Coming from warmer states, both Shazier and Mosley said that the weather was probably the worst part of LDAC for them. Nonetheless, they found the experience unforgettable, especially events like the water confidence course.
“This training took me out of my comfort zone, but at the same time made me a better person. I’m not afraid of heights, it’s just I’ve never been on a lake before. So the idea of boating in the middle of the lake scared me a little, but I did it,” said Shazier, laughing about his past fear.
As every minute passes by on the parade field, it’s hard to determine who is more anxious, the Cadets or their families.
Cadet Sydney Atchison’s aunt and uncle, Frankie and Simon Perigard, drove 90 miles from Marysville, Wash. to watch her graduate from LDAC.
It’s been two years since they have seen their “fun and witty” niece and they said they are very proud of her.
“I’ll have to say congratulations, as cliché and cheesy as that sounds,” said Atchison’s aunt as she contemplates what to say to her niece.
Minutes before graduation starts, the stands go so quiet that observers can hear the ruffle of the state flags overhead. The crowd is a mixture of old and young, uniformed soldiers and civilians, all gathered to watch the success LDAC has produced. Small children running around are scooped up by their parents as the band plays and the ceremony begins.
As the Cadets march by in tight formation, family and friends strain their eyes, all trying to identify their Cadet. iPhones whip out of mother’s pockets as they find who they were looking for and snap photos of their child. Dads smile proudly at the sight and younger brothers and sisters get excited, jumping out of their seats and pointing to their sibling.
Nine-hundred pairs of boots cut dark patches through the dewy grass. Facing the stands, the Regiments line up two abreast, their regimental flags blowing in the crisp breeze.
The snare drum starts and hands go over hearts, Soldiers salute and the National Anthem is played. Then, three canons are fired one after the other.
The first canon represents duty. As it is fired the blast is loud enough to set off a nearby car alarm. The next canon is shot representing honor and the third, country.

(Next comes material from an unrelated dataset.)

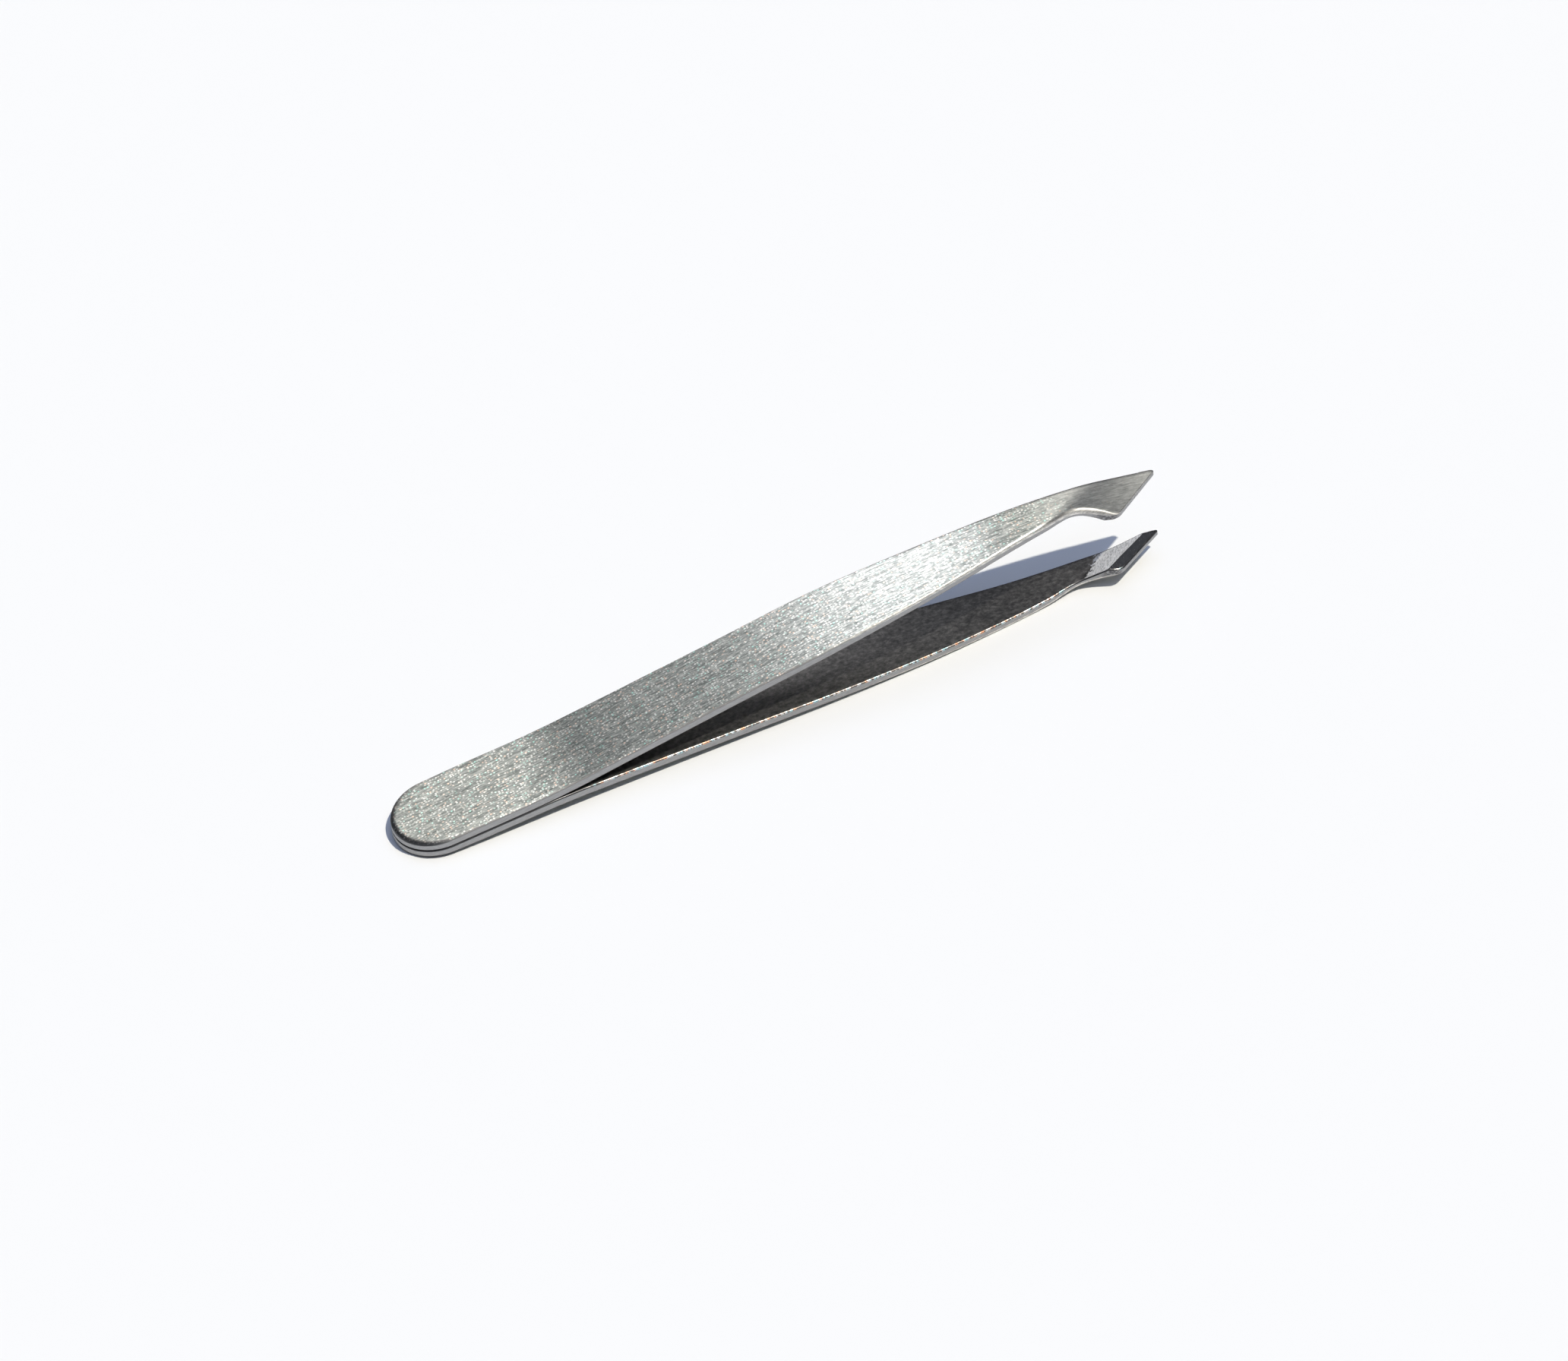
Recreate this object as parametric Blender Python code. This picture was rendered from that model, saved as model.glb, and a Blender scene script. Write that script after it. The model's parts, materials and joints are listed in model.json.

Cadet Terri Craig from the Citadel recites the Cadet Creed, her voice booming as she says the last words “I will do my duty. Army Strong, sir!”
Cadets that received top awards and honors are then recognized for their achievements.
Soon after, commissioning Cadets take to the field to receive the coveted gold bar of an Officer. The polished gold buttons on their uniforms stand out against the forested backdrop surrounding the parade field.
Most Cadets stand serious and stoic, but Cadet Mathew Clark from The Johns Hopkins University cannot help but smile as his little girl, Gail, threads her fingers through his and holds on. She smiles wide as she watches her mother, Cpt. Laura Clark, pin her father’s new rank on him.
After shoulder boards are in place, the new second lieutenants march single-file back to their seats to thunderous applause.
One commissioned officer, 2nd Lt. Anthony Lechanski from Canisius College, stays behind to recite the Soldier’s Creed, speaking of professionalism and discipline.
Next the guest speaker, Maj. General Jeffrey S. Buchanan, Deputy Commanding General of Joint Base Lewis-McChord, imparts words of wisdom to the graduating Cadets on leadership.
“If you want to influence other people and really be powerful in how you influence other people, its leadership by example. Leadership by example doesn’t mean you have to do more push-ups than anyone else or run faster or anything else, but you got to be willing to get in there with your troops and join them,” said Buchanan.
Buchanan continued by explaining the definition of courage needed to lead troops.
“We think of personal courage most frequently as a physical type of courage. To me, personal courage does not mean acting without fear. It really means acting in spite of your fear,” said Buchanan, “moral courage is not just knowing the difference between right and wrong, but actually having the courage to follow through with the right decision even when it’s a harder choice.”
After Buchanan is done boosting morale, the two Regiments, Striker and Dragoons, are deactivated as their regimental flags are rolled up and cased in a canvas bag, where they will remain until next year.
A Cadet’s last duty at LDAC is to sing the Army song.
As they march together one last time down the parade field, some Cadets join in another song. Parodying the hit “Na Na Hey Hey” by Steam, the Cadets add their own twist.
“No more MRE’s, no more MRE’s, hey, hey, hey…we’re going home.”
As Cadets march away, family and friends follow in pursuit to give hugs that have been 29 days in the making.
Finally handshakes, hugs, phone numbers and goodbyes are exchanged between the Cadets.
“There are a couple going to follow on training with me, but the others, we’ve already started adding each other on Facebook and exchanging numbers,” said Cadet Elizabeth Ayers from the University of Toledo.
“We built a lot of bonds here that will last throughout our Officer career,” said Shazier.
A single-file line of Cadets separate Cadet Jennifer Abbott from her mom and dad. After a few seconds Abbott can’t contain her excitement any longer and leaps through her comrades into the loving bear hug of her parents, David and Beatrice.